■ Information supplied

· · · ·

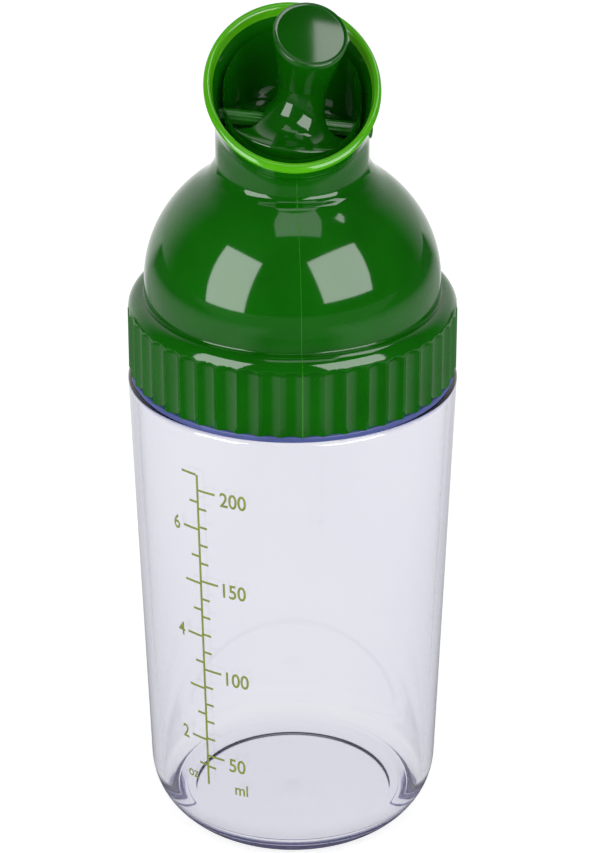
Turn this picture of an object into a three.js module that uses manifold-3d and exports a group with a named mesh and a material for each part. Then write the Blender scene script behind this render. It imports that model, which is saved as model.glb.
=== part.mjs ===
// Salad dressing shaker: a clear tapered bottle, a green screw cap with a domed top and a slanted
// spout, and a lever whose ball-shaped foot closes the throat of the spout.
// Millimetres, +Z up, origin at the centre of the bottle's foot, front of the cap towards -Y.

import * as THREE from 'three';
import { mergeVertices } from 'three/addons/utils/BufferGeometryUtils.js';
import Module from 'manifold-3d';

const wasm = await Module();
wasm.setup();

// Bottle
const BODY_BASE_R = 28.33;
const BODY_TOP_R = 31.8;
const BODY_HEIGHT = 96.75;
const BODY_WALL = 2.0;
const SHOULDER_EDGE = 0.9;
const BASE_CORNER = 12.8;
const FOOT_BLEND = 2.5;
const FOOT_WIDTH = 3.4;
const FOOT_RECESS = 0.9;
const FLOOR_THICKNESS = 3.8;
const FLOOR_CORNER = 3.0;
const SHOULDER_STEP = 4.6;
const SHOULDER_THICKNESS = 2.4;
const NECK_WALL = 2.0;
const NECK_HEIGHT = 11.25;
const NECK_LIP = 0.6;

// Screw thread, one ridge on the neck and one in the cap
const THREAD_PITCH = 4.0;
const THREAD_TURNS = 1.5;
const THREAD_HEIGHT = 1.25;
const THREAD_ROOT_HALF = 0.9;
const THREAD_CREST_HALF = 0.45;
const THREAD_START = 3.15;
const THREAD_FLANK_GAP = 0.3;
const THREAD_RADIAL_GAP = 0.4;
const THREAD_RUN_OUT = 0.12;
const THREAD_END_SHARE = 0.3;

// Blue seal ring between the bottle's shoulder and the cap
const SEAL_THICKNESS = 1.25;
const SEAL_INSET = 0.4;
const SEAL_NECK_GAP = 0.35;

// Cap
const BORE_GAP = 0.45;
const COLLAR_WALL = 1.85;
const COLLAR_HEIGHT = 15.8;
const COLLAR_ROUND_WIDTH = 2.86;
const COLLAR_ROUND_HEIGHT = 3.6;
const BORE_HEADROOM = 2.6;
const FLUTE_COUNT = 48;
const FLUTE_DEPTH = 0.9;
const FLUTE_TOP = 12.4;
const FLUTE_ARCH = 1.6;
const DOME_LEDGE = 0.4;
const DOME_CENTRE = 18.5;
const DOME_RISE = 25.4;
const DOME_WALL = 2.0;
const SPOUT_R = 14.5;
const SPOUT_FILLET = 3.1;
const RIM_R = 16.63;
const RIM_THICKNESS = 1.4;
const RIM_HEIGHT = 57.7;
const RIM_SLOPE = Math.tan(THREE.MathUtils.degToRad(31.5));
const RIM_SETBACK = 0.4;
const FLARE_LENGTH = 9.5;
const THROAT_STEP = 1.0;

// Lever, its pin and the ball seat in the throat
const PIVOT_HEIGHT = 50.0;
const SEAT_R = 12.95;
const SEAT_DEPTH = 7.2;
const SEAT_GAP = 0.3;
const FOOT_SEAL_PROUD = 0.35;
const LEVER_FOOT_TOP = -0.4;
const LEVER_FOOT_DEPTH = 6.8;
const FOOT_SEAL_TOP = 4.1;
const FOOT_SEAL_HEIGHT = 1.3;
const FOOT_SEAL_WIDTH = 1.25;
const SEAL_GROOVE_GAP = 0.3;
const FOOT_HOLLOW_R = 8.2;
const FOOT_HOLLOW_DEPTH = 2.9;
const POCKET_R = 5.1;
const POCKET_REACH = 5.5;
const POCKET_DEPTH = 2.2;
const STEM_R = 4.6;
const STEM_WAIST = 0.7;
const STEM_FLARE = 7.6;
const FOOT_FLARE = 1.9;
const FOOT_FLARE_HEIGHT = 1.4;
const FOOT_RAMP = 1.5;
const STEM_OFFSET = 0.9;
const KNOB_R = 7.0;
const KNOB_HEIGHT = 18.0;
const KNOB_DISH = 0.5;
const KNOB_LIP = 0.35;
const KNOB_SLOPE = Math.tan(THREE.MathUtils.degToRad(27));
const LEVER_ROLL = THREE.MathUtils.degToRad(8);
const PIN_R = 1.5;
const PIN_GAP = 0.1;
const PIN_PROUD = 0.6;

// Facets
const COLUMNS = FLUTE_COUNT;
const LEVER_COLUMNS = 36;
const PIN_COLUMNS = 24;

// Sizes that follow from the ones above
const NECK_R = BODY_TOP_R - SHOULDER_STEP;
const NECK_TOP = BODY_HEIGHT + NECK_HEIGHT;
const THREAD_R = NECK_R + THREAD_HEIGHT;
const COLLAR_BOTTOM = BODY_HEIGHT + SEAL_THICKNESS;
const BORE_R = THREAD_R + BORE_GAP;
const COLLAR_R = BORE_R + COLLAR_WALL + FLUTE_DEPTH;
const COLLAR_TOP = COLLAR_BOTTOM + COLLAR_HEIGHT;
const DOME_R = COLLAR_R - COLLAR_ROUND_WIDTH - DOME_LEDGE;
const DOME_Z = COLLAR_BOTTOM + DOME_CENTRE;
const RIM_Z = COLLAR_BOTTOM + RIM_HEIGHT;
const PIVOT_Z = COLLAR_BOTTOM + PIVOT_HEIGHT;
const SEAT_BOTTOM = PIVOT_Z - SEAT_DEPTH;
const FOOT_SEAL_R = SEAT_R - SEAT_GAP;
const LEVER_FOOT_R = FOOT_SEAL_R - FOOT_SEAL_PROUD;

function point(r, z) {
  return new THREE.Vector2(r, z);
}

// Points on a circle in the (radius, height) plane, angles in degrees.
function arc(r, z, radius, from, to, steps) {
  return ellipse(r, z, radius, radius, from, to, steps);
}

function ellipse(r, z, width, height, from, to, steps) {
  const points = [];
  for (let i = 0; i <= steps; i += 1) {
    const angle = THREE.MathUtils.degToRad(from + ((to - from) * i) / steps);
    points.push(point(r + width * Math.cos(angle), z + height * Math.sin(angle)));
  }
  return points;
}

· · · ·

■ Objective
Print the material above verbatim, first line through the line containing "cap towards -Y.", both included.

■ Solution
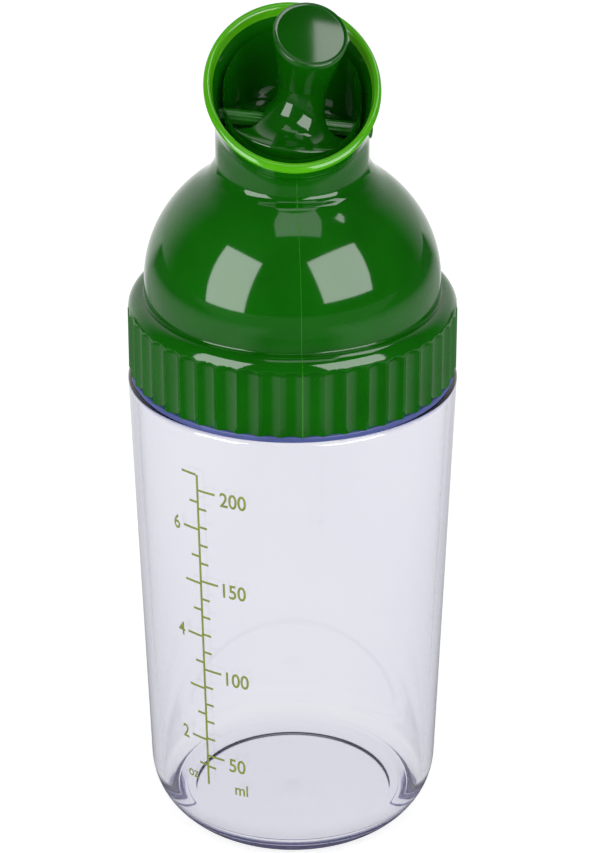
Turn this picture of an object into a three.js module that uses manifold-3d and exports a group with a named mesh and a material for each part. Then write the Blender scene script behind this render. It imports that model, which is saved as model.glb.
=== part.mjs ===
// Salad dressing shaker: a clear tapered bottle, a green screw cap with a domed top and a slanted
// spout, and a lever whose ball-shaped foot closes the throat of the spout.
// Millimetres, +Z up, origin at the centre of the bottle's foot, front of the cap towards -Y.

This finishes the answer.